:: Directions ::
How many lines of these entries hold the string "after"? Answer with the number alone.

:: Provided information ::
········

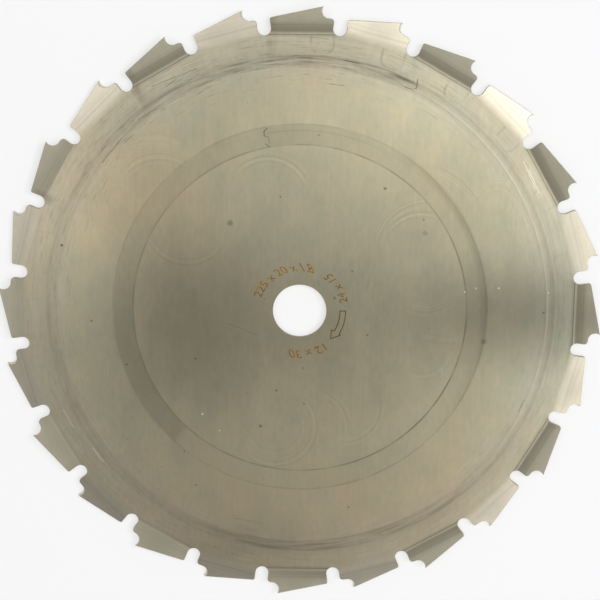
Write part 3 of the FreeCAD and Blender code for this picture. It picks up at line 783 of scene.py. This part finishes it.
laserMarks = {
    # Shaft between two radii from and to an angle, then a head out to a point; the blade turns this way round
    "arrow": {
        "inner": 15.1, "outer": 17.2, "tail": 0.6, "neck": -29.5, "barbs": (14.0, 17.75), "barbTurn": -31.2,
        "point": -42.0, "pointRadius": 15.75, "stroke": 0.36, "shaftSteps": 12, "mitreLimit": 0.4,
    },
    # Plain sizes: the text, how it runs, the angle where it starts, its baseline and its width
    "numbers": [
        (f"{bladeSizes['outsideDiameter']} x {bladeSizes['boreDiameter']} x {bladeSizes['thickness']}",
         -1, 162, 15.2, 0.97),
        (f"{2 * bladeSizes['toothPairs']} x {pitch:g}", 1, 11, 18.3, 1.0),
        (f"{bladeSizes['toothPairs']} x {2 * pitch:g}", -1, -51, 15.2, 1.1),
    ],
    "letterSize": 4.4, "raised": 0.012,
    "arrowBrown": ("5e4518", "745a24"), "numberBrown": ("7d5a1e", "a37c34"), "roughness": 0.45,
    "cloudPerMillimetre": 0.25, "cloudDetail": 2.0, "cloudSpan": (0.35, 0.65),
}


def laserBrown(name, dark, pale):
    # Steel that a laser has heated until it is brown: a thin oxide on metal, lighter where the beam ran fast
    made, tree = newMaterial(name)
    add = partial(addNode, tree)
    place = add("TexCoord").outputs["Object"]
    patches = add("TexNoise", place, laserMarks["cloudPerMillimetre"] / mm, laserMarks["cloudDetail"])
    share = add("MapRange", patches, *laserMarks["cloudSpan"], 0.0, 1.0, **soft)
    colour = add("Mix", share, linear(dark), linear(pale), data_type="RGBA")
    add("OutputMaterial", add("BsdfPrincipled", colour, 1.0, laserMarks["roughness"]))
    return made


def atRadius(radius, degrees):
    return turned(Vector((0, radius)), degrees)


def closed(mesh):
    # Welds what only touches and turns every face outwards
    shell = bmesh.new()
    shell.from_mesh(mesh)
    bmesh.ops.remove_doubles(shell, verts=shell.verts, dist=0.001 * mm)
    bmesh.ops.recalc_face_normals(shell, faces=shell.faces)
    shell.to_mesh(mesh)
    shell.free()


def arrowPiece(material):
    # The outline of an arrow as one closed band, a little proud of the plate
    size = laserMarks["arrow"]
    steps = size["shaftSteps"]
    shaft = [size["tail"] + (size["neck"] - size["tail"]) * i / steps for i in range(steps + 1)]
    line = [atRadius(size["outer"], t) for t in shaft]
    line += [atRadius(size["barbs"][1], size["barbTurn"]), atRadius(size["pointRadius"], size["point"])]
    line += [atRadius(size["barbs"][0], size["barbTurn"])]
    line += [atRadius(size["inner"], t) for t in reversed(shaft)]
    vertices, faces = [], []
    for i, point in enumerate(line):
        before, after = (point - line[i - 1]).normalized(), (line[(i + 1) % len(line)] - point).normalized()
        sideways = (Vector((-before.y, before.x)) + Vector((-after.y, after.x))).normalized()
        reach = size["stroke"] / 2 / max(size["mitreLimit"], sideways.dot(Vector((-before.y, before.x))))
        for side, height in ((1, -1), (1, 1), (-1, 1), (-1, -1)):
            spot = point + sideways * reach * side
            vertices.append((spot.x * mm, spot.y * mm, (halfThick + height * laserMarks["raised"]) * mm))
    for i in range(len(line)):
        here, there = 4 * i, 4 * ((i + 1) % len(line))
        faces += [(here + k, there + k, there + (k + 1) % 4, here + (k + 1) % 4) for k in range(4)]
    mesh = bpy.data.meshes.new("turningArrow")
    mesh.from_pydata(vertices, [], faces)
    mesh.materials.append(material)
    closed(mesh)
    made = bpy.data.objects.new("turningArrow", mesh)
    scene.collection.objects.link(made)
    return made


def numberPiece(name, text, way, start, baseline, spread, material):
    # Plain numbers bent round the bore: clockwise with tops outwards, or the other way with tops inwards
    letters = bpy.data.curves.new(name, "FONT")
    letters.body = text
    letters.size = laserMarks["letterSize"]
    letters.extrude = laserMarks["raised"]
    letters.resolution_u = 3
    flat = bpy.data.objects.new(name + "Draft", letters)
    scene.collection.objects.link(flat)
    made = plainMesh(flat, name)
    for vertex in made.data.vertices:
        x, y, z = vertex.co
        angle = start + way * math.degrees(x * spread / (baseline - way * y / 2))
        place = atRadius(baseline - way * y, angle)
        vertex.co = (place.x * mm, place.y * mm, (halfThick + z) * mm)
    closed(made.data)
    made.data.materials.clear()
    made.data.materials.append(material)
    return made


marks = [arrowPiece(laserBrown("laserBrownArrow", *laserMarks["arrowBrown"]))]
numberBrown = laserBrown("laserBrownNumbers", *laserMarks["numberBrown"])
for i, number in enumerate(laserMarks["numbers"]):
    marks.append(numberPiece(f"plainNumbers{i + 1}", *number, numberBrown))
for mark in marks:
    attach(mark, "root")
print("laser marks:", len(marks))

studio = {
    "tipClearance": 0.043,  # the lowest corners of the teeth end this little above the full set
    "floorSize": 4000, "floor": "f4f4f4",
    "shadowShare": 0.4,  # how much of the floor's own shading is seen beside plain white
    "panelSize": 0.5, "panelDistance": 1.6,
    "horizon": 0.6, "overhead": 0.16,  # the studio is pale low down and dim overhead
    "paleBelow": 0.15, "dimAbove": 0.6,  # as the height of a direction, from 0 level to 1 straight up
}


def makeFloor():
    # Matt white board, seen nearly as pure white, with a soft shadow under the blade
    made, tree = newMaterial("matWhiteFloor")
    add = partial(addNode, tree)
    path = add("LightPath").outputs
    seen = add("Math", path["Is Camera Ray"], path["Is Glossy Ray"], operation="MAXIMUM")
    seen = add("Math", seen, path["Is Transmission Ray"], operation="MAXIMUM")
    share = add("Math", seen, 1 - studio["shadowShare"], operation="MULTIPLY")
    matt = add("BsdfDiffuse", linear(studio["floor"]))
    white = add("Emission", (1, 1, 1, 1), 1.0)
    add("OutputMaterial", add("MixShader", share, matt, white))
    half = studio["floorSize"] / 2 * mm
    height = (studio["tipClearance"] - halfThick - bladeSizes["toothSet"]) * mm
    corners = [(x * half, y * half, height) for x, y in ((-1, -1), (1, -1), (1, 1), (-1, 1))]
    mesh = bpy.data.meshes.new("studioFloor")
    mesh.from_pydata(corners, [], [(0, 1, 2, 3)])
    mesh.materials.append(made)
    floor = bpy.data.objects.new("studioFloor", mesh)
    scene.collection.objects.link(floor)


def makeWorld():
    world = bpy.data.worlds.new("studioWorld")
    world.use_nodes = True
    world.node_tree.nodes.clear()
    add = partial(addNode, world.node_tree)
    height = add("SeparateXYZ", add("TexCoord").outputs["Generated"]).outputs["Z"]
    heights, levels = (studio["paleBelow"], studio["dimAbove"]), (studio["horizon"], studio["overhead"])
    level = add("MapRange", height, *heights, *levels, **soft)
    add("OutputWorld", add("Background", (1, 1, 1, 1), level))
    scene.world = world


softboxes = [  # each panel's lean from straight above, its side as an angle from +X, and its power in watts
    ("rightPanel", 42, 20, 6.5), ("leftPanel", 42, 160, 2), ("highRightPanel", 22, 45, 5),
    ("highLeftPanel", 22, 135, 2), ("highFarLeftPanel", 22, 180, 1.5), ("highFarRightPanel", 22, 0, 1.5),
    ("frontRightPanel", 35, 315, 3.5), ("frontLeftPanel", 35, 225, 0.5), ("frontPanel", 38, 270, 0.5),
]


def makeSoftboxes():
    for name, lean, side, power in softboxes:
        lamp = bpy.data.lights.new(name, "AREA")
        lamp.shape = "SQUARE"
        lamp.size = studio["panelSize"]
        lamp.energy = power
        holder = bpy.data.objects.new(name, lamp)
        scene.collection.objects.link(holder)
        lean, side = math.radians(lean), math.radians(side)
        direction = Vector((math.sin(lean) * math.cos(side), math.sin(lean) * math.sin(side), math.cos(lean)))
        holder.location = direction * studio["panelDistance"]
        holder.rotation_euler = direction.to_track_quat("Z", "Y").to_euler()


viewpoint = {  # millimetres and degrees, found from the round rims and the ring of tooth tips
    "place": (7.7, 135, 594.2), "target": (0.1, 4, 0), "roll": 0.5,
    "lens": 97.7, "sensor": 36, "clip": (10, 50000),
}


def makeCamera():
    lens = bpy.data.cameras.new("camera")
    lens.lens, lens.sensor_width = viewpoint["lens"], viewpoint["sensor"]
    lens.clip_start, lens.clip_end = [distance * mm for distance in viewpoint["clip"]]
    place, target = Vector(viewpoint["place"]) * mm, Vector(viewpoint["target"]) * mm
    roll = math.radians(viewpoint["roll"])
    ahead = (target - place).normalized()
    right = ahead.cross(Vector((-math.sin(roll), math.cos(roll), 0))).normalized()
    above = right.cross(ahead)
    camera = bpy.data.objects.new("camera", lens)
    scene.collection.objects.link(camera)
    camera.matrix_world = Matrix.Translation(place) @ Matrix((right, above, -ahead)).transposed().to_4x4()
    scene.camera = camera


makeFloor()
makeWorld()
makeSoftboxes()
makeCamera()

········

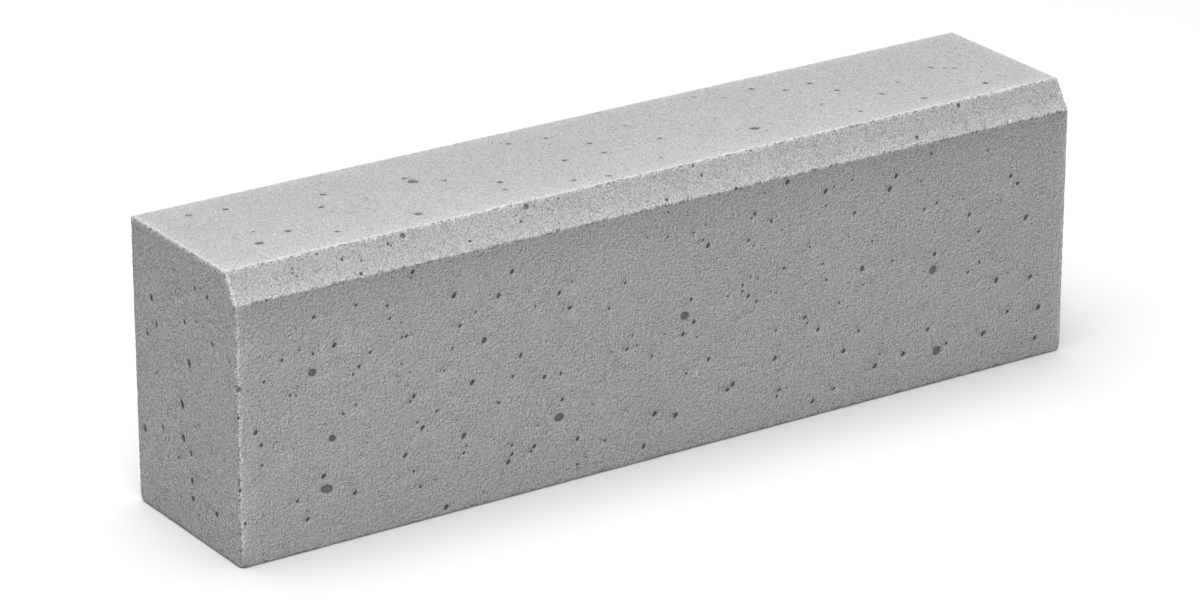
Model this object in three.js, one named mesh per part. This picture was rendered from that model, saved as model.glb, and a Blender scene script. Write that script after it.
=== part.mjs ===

········

:: Problem solution ::
3